> _Written exercise_: Beginning with the first line of the entries below, quote each line until you reach and include the line with "on a stone.".

# Supplied information start

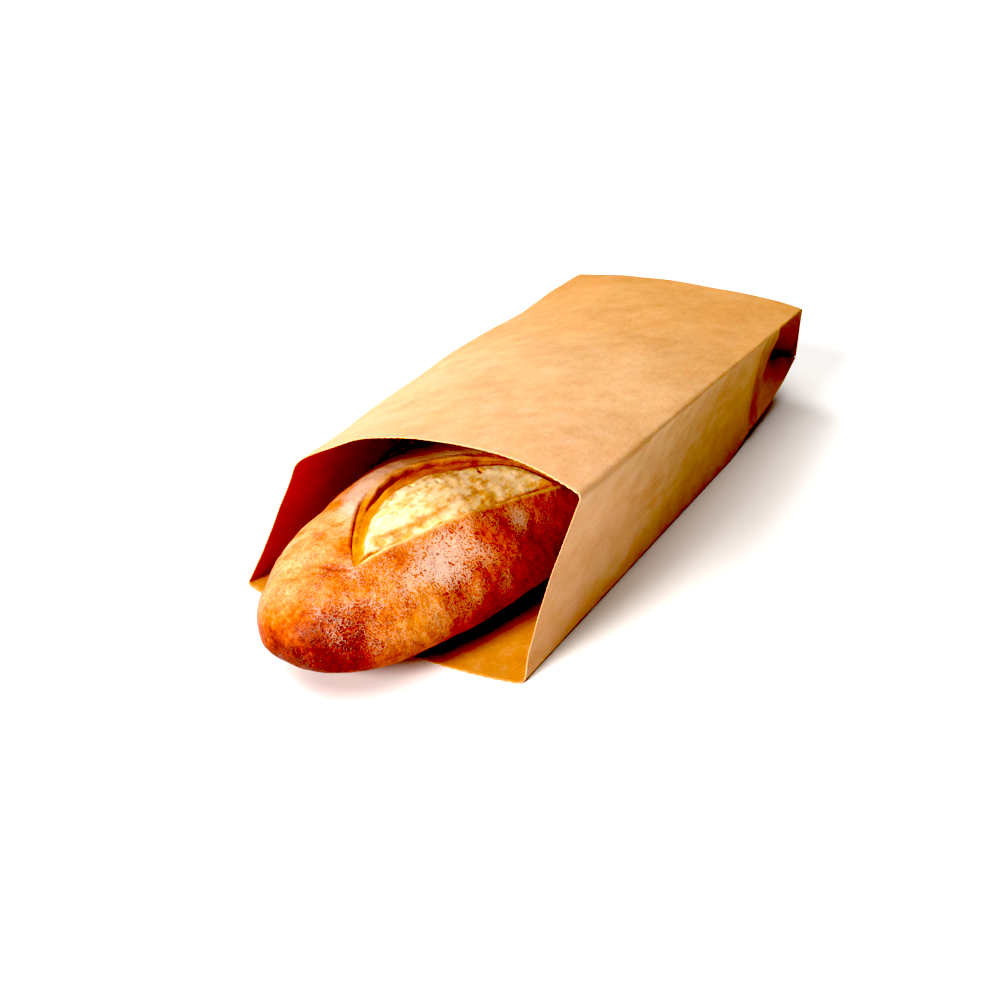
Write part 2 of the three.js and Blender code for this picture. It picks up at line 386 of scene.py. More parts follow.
@dataclass(frozen=True)
class BakedCrust:
    """Crust of a wheat loaf, proved in a floured cloth and baked with steam on a stone.

    The eye gets a mottled orange-brown skin with a slight shine where it is darkest, grains of flour that
    lie dull on it, and matt, pale, torn crumb in the cuts, with a golden skin between crumb and crust.
    """

    grain: float = 0.8  # grains of flour, drawn a little coarser than real ones
    mottle: float = 4.5  # blotches of deeper baking
    cloud: float = 24.0  # slow change of colour over the loaf
    fibre: float = 2.6  # strands of torn crumb
    curl: float = 1.35  # short curled crests on which flour stays
    patch: float = 8.0  # golden patches on the crumb
    crust_stops: Stops = (
        (0.02, "#DFA874"),
        (0.22, "#D5884C"),
        (0.42, "#C56C32"),
        (0.60, "#A94E20"),
        (0.80, "#8C3416"),
        (1.0, "#662310"),
    )
    flour_colour: str = "#E6CDB8"
    crumb_stops: Stops = ((0.32, "#DDAA62"), (0.44, "#ECCF92"), (0.60, "#F4E4BC"))
    golden_stops: Stops = ((0.25, "#A0582A"), (0.45, "#C98234"), (0.65, "#DFA54A"))
    # painted shade: the dark red-brown laid into cracks and grooves
    crack_shade_colour: str = "#9A3812"
    edge_colour: str = "#ECC98C"

    def make(self) -> Material:
        """Builds the material.

        Returns:
            The finished material.
        """
        recipe = Recipe("baked_wheat_crust", grit=0.6)
        layers = {layer: recipe.layer(layer.value) for layer in Layer}
        baked, dusted, torn = layers[Layer.BAKE], layers[Layer.FLOUR], layers[Layer.CRUMB]
        fine = recipe.noise(self.grain, 3.0)
        coarse = recipe.noise(self.grain * 2.4, 3.0)
        mottle = recipe.noise(self.mottle, 4.0)
        cloud = recipe.noise(self.cloud, 2.0)
        bake = recipe.total(-1.15, (baked, 1.0), (mottle, 0.75), (coarse, 0.6), (cloud, 0.5), (fine, 0.45))
        crust = recipe.ramp(bake, self.crust_stops)

        # flour stays on the crests of the curls, which are where a noise passes its middle
        valley = recipe.maths("ABSOLUTE", recipe.total(-0.5, (recipe.noise(self.curl, 2.0), 1.0)))
        curls = recipe.total(0.5, (valley, -3.0))
        dusting = recipe.total(curls, (fine, 0.35), (mottle, 0.25))
        bare = recipe.total(0.84, (dusted, -0.62))
        lying = recipe.step(dusting, bare, recipe.total(0.22, (bare, 1.0)))
        grains = recipe.maths("MULTIPLY", lying, recipe.total(0.22, (dusted, 0.5)))
        colour = recipe.blend(grains, crust, linear(self.flour_colour))

        strands = recipe.noise(self.fibre, 5.0, (1.0, 0.4, 1.0))
        golden = recipe.ramp(recipe.noise(self.fibre * 2, 4.0, (1.0, 0.35, 1.0)), self.golden_stops)
        toasted = recipe.step(recipe.noise(self.patch, 3.0, (1.0, 0.6, 1.0)), 0.5, 0.68, 0.75)
        crumb = recipe.blend(toasted, recipe.ramp(strands, self.crumb_stops), golden)
        # the crack colour is painted shade
        edge, crack = linear(self.edge_colour), linear(self.crack_shade_colour)
        coats = {Layer.GOLDEN: golden, Layer.CRUMB: crumb, Layer.EDGE: edge, Layer.CRACK: crack}
        for layer, coat in coats.items():
            colour = recipe.blend(layers[layer], colour, coat)

        dull = recipe.maths("MAXIMUM", grains, torn)
        skin = recipe.total(0.0, (curls, 0.5), (coarse, 0.7), (mottle, 0.8), (fine, 0.45))
        height = recipe.total(0.0, (strands, 0.5), (skin, recipe.total(1.0, (torn, -0.75))))
        roughness = recipe.total(0.5, (dull, 0.36))
        surface = {"Base Color": colour, "Roughness": roughness, "Specular IOR Level": 0.35}
        return recipe.finish(height, 0.55, 0.5, surface)


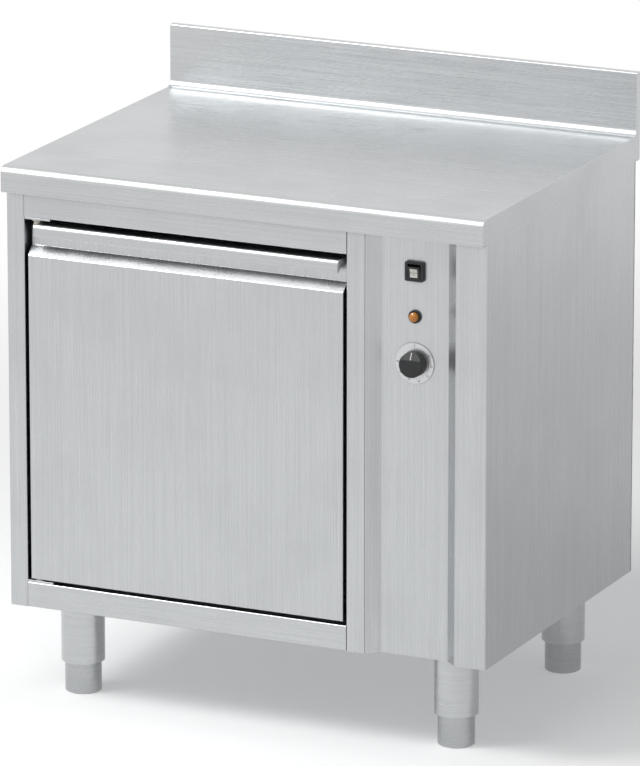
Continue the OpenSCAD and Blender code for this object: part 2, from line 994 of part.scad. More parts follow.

# Supplied information end

> _Exercise output_:
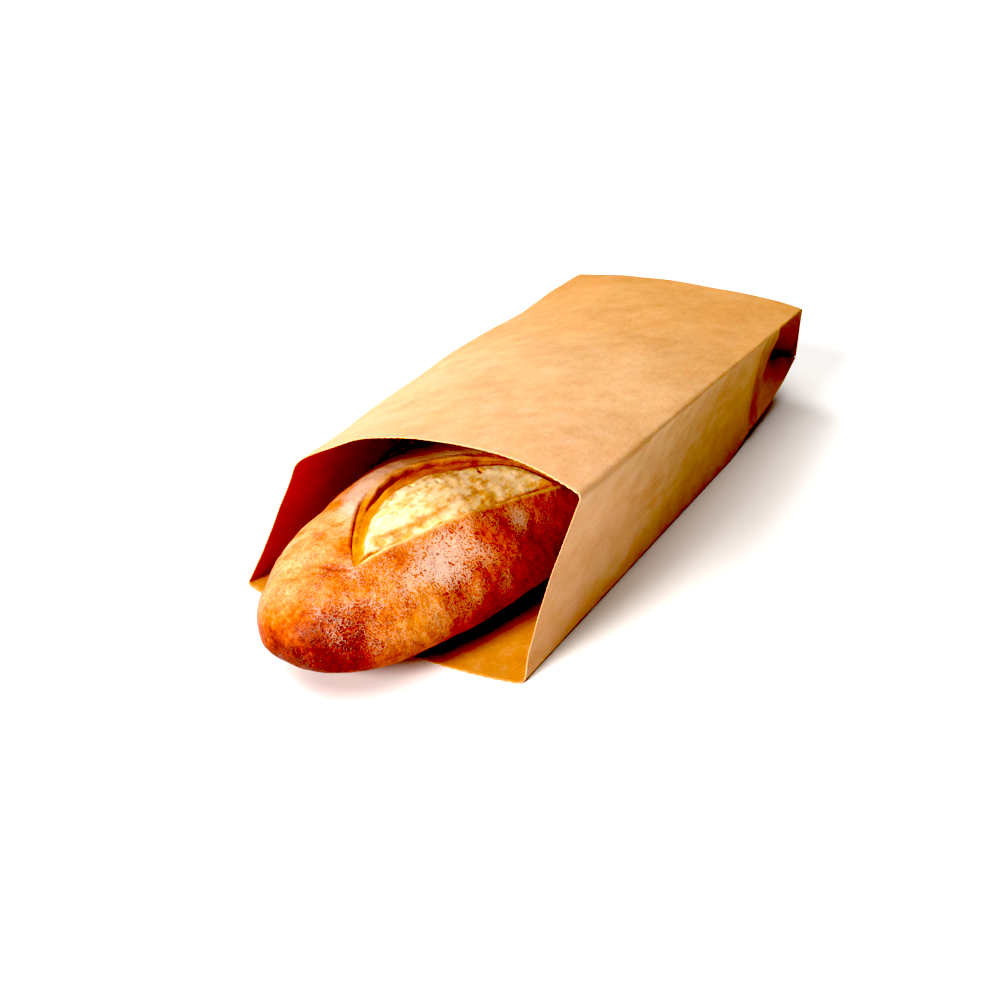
Write part 2 of the three.js and Blender code for this picture. It picks up at line 386 of scene.py. More parts follow.
@dataclass(frozen=True)
class BakedCrust:
    """Crust of a wheat loaf, proved in a floured cloth and baked with steam on a stone.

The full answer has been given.